I have to admit that I was somewhat miffed by Grims assertion that I lie to my clients. Why would I?

Date: 2009-07-06 02:25 pm (UTC)
From: [identity profile] robinbloke.livejournal.com
Propaganda and presentable facts are indeed, through omission or otherwise able to guide views; perhaps the only way to present information without bias is pure mathematics - provided your source is also pure mathematics, which doesn't normally give that many real world applications!
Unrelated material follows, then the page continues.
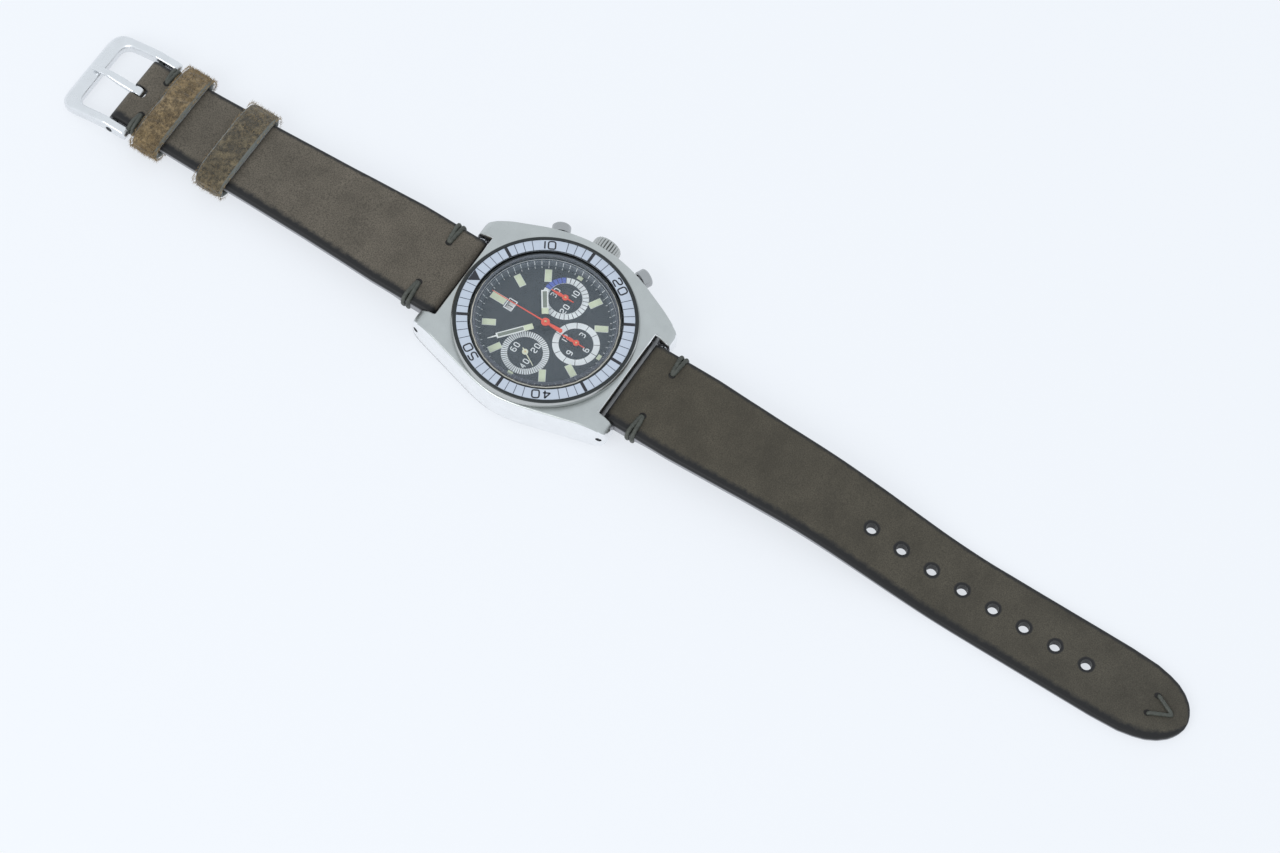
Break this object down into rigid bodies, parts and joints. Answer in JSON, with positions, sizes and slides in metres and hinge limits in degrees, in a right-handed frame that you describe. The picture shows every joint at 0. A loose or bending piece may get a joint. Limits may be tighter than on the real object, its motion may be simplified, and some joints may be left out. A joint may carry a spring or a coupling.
{
  "type": "wristwatch chronograph",
  "caption": "Round three-register wrist chronograph with turning bezel, crown and two stopwatch pushers, on a tapered leather strap with pin buckle and suede keepers.",
  "frame": {"origin": "on the dial's axis at the outer face of the case back, the plane of the table that the watch lies on", "axes": "+Z out of the dial, +Y to 12 o'clock along the strap's short half, +X to the crown at 3 o'clock"},
  "size_m": [0.0417, 0.2535, 0.0124],
  "materials": {
    "brushed_case_steel": "fine circular brushing on top, worn",
    "polished_steel": "polished",
    "bezel_steel": "worn, dark rim",
    "bezel_insert": "satin anodised with black figures",
    "acrylic": "clear domed acrylic",
    "gasket_rubber": "matt",
    "nylon": "matt",
    "dial_black": "matt black paint with white print",
    "date_white": "matt white paint with black figures",
    "brass": "satin",
    "gilt": "polished gilt",
    "blued_steel": "blued",
    "movement_steel": "plain steel",
    "hand_black": "black with a white frame and pale lume",
    "hand_orange": "orange-red paint",
    "hand_cream": "cream paint",
    "strap_leather": "grey-brown nubuck, darker burnished edges",
    "keeper_suede": "olive-brown suede, shaggy"
  },
  "bodies": {
    "case": {"case_middle": "brushed_case_steel", "case_back": "brushed_case_steel", "case_back_gasket": "gasket_rubber", "crystal": "acrylic", "crystal_gasket": "nylon", "rehaut_ring": "dial_black", "dial": "dial_black", "movement_holder": "nylon", "main_plate": "brass", "balance_cock": "movement_steel", "train_bridge": "movement_steel", "barrel_bridge": "movement_steel", "chronograph_bridge": "movement_steel", "mainspring": "blued_steel", "hairspring": "blued_steel", "crown_tube": "movement_steel", "start_pusher_tube": "movement_steel", "reset_pusher_tube": "movement_steel", "start_pusher_spring": "movement_steel", "reset_pusher_spring": "movement_steel", "spring_bar_12": "polished_steel", "spring_bar_6": "polished_steel"},
    "bezel": {"bezel_ring": "bezel_steel", "bezel_insert": "bezel_insert", "bezel_spring": "movement_steel"},
    "winding_pinion": {"winding_pinion": "movement_steel"},
    "crown": {"crown": "brushed_case_steel", "winding_stem": "movement_steel"},
    "ratchet": {"ratchet_wheel": "movement_steel"},
    "start_pusher": {"start_pusher": "polished_steel"},
    "reset_pusher": {"reset_pusher": "polished_steel"},
    "operating_lever": {"operating_lever": "movement_steel"},
    "flyback_lever": {"flyback_lever": "movement_steel"},
    "minutes": {"minute_hand": "hand_black", "cannon_pinion": "movement_steel", "centre_wheel": "brass"},
    "hours": {"hour_hand": "hand_black", "hour_wheel": "brass"},
    "minute_wheel": {"minute_wheel": "brass"},
    "running_seconds": {"running_seconds_hand": "hand_cream", "fourth_wheel": "brass"},
    "third_wheel": {"third_wheel": "brass"},
    "escape_wheel": {"escape_wheel": "movement_steel"},
    "barrel": {"barrel_drum": "brass"},
    "date_ring": {"date_ring": "date_white"},
    "chrono_seconds": {"chrono_seconds_hand": "hand_orange", "chronograph_wheel": "brass"},
    "minute_counter": {"minute_counter_hand": "hand_orange", "minute_counter_wheel": "brass"},
    "hour_counter": {"hour_counter_hand": "hand_orange", "hour_counter_wheel": "brass"},
    "pallet_fork": {"pallet_fork": "movement_steel"},
    "balance": {"balance_wheel": "gilt"},
    "strap_long": {"strap_long": "strap_leather"},
    "strap_short": {"strap_short": "strap_leather", "keeper_fixed": "keeper_suede"},
    "buckle": {"buckle_frame": "polished_steel", "buckle_bar": "polished_steel"},
    "tongue": {"buckle_tongue": "polished_steel"},
    "keeper": {"keeper_floating": "keeper_suede"}
  },
  "joints": [
    {"name": "bezel_turn", "type": "hinge", "parent": "case", "child": "bezel", "pos_m": [0, 0, 0.01], "axis": [0, 0, -1], "continuous": true},
    {"name": "crown_turn", "type": "hinge", "parent": "case", "child": "winding_pinion", "pos_m": [0.0101, 0, 0.0052], "axis": [1, 0, 0], "continuous": true},
    {"name": "crown_pull", "type": "slide", "parent": "winding_pinion", "child": "crown", "axis": [1, 0, 0], "range_m": [0, 0.0012]},
    {"name": "ratchet_turn", "type": "hinge", "parent": "case", "child": "ratchet", "pos_m": [0.00303, 0.00524, 0.0029], "axis": [0, 0, 1], "continuous": true},
    {"name": "start_push", "type": "slide", "parent": "case", "child": "start_pusher", "axis": [-0.9063, -0.4226, 0], "range_m": [0, 0.0008], "stiffness_N_per_m": 1500, "springref_m": -0.0006, "deforming": ["start_pusher_spring"]},
    {"name": "reset_push", "type": "slide", "parent": "case", "child": "reset_pusher", "axis": [-0.9063, 0.4226, 0], "range_m": [0, 0.0008], "stiffness_N_per_m": 1500, "springref_m": -0.0006, "deforming": ["reset_pusher_spring"]},
    {"name": "operating_lever_turn", "type": "hinge", "parent": "case", "child": "operating_lever", "pos_m": [0.0096, 0.0082, 0.0052], "axis": [0, 0, -1], "range_deg": [0, 14.5]},
    {"name": "flyback_lever_turn", "type": "hinge", "parent": "case", "child": "flyback_lever", "pos_m": [0.0096, -0.0082, 0.0052], "axis": [0, 0, 1], "range_deg": [0, 14.5]},
    {"name": "minute_turn", "type": "hinge", "parent": "case", "child": "minutes", "pos_m": [0, 0, 0.0092], "axis": [0, 0, -1], "continuous": true},
    {"name": "hour_turn", "type": "hinge", "parent": "case", "child": "hours", "pos_m": [0, 0, 0.0089], "axis": [0, 0, -1], "continuous": true},
    {"name": "minute_wheel_turn", "type": "hinge", "parent": "case", "child": "minute_wheel", "pos_m": [0.00299, -0.00299, 0.0072], "axis": [0, 0, -1], "continuous": true},
    {"name": "third_wheel_turn", "type": "hinge", "parent": "case", "child": "third_wheel", "pos_m": [-0.00363, -0.00094, 0.0048], "axis": [0, 0, -1], "continuous": true},
    {"name": "running_seconds_turn", "type": "hinge", "parent": "case", "child": "running_seconds", "pos_m": [-0.0071, 0, 0.0085], "axis": [0, 0, -1], "continuous": true},
    {"name": "escape_wheel_turn", "type": "hinge", "parent": "case", "child": "escape_wheel", "pos_m": [-0.00838, -0.00352, 0.0048], "axis": [0, 0, -1], "continuous": true},
    {"name": "barrel_turn", "type": "hinge", "parent": "case", "child": "barrel", "pos_m": [0.00303, 0.00524, 0.0047], "axis": [0, 0, -1], "continuous": true},
    {"name": "date_turn", "type": "hinge", "parent": "case", "child": "date_ring", "pos_m": [0, 0, 0.0074], "axis": [0, 0, -1], "continuous": true},
    {"name": "chrono_seconds_turn", "type": "hinge", "parent": "case", "child": "chrono_seconds", "pos_m": [0, 0, 0.0097], "axis": [0, 0, -1], "continuous": true},
    {"name": "minute_counter_turn", "type": "hinge", "parent": "case", "child": "minute_counter", "pos_m": [0.0071, 0, 0.0085], "axis": [0, 0, -1], "continuous": true},
    {"name": "hour_counter_turn", "type": "hinge", "parent": "case", "child": "hour_counter", "pos_m": [0, -0.0071, 0.0085], "axis": [0, 0, -1], "continuous": true},
    {"name": "pallet_swing", "type": "hinge", "parent": "case", "child": "pallet_fork", "pos_m": [-0.00677, -0.00543, 0.005], "axis": [0, 0, 1], "range_deg": [-6, 6]},
    {"name": "balance_swing", "type": "hinge", "parent": "case", "child": "balance", "pos_m": [-0.0046, -0.008, 0.0042], "axis": [0, 0, 1], "range_deg": [-270, 270], "stiffness_Nm_per_rad": 0.0000001, "deforming": ["hairspring"]},
    {"name": "strap_long_swing", "type": "hinge", "parent": "case", "child": "strap_long", "pos_m": [0, -0.0211, 0.005], "axis": [1, 0, 0], "range_deg": [-20, 75]},
    {"name": "strap_short_swing", "type": "hinge", "parent": "case", "child": "strap_short", "pos_m": [0, 0.0211, 0.005], "axis": [-1, 0, 0], "range_deg": [-20, 75]},
    {"name": "buckle_swing", "type": "hinge", "parent": "strap_short", "child": "buckle", "pos_m": [0, 0.0964, 0.0036], "axis": [1, 0, 0], "range_deg": [-35, 40]},
    {"name": "tongue_swing", "type": "hinge", "parent": "buckle", "child": "tongue", "pos_m": [0, 0.0964, 0.0036], "axis": [1, 0, 0], "range_deg": [0, 60]},
    {"name": "keeper_slide", "type": "slide", "parent": "strap_short", "child": "keeper", "axis": [0, 0.9994, -0.036], "range_m": [-0.0075, 0.008]}
  ],
  "couplings": [
    {"joint": "ratchet_turn", "follows": "crown_turn", "ratio": 0.54546},
    {"joint": "operating_lever_turn", "follows": "start_push", "rad_per_m": 300},
    {"joint": "flyback_lever_turn", "follows": "reset_push", "rad_per_m": 300},
    {"joint": "minute_turn", "follows": "running_seconds_turn", "ratio": 0.016667},
    {"joint": "hour_turn", "follows": "running_seconds_turn", "ratio": 0.0013889},
    {"joint": "minute_wheel_turn", "follows": "running_seconds_turn", "ratio": -0.0055556},
    {"joint": "third_wheel_turn", "follows": "running_seconds_turn", "ratio": -0.13333},
    {"joint": "escape_wheel_turn", "follows": "running_seconds_turn", "ratio": -10},
    {"joint": "barrel_turn", "follows": "running_seconds_turn", "ratio": -0.0027778},
    {"joint": "date_turn", "follows": "running_seconds_turn", "ratio": 0.000022401},
    {"joint": "minute_counter_turn", "follows": "chrono_seconds_turn", "ratio": 0.033333},
    {"joint": "hour_counter_turn", "follows": "chrono_seconds_turn", "ratio": 0.0013889}
  ]
}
In regards to 'liking marketing' I think it is more that I have become fed up with marketing (and indeed news, a form of marketing, etc etc) saturation; adverts blot out virtually every part of our lives to the point where it becomes virtually a constant (annoying) background noise with people trying to sell me things all the time; a certain level of this is helpful naturally - finding out that now I can stuff my face with three doughnuts instead of only two - but the levels to which it permutes our society is very tiring.

Now clever marketing I have a lot of time for; adverts or campaigns that make me think, make me laugh - that is my demographic at least!

I can understand your miffed-ness about insinuation of lying, it's not very nice; certainly lying when you're marketing is a road that can certainly fall rapidly off a cliff when your whoppers are exposed, so why indeed would you?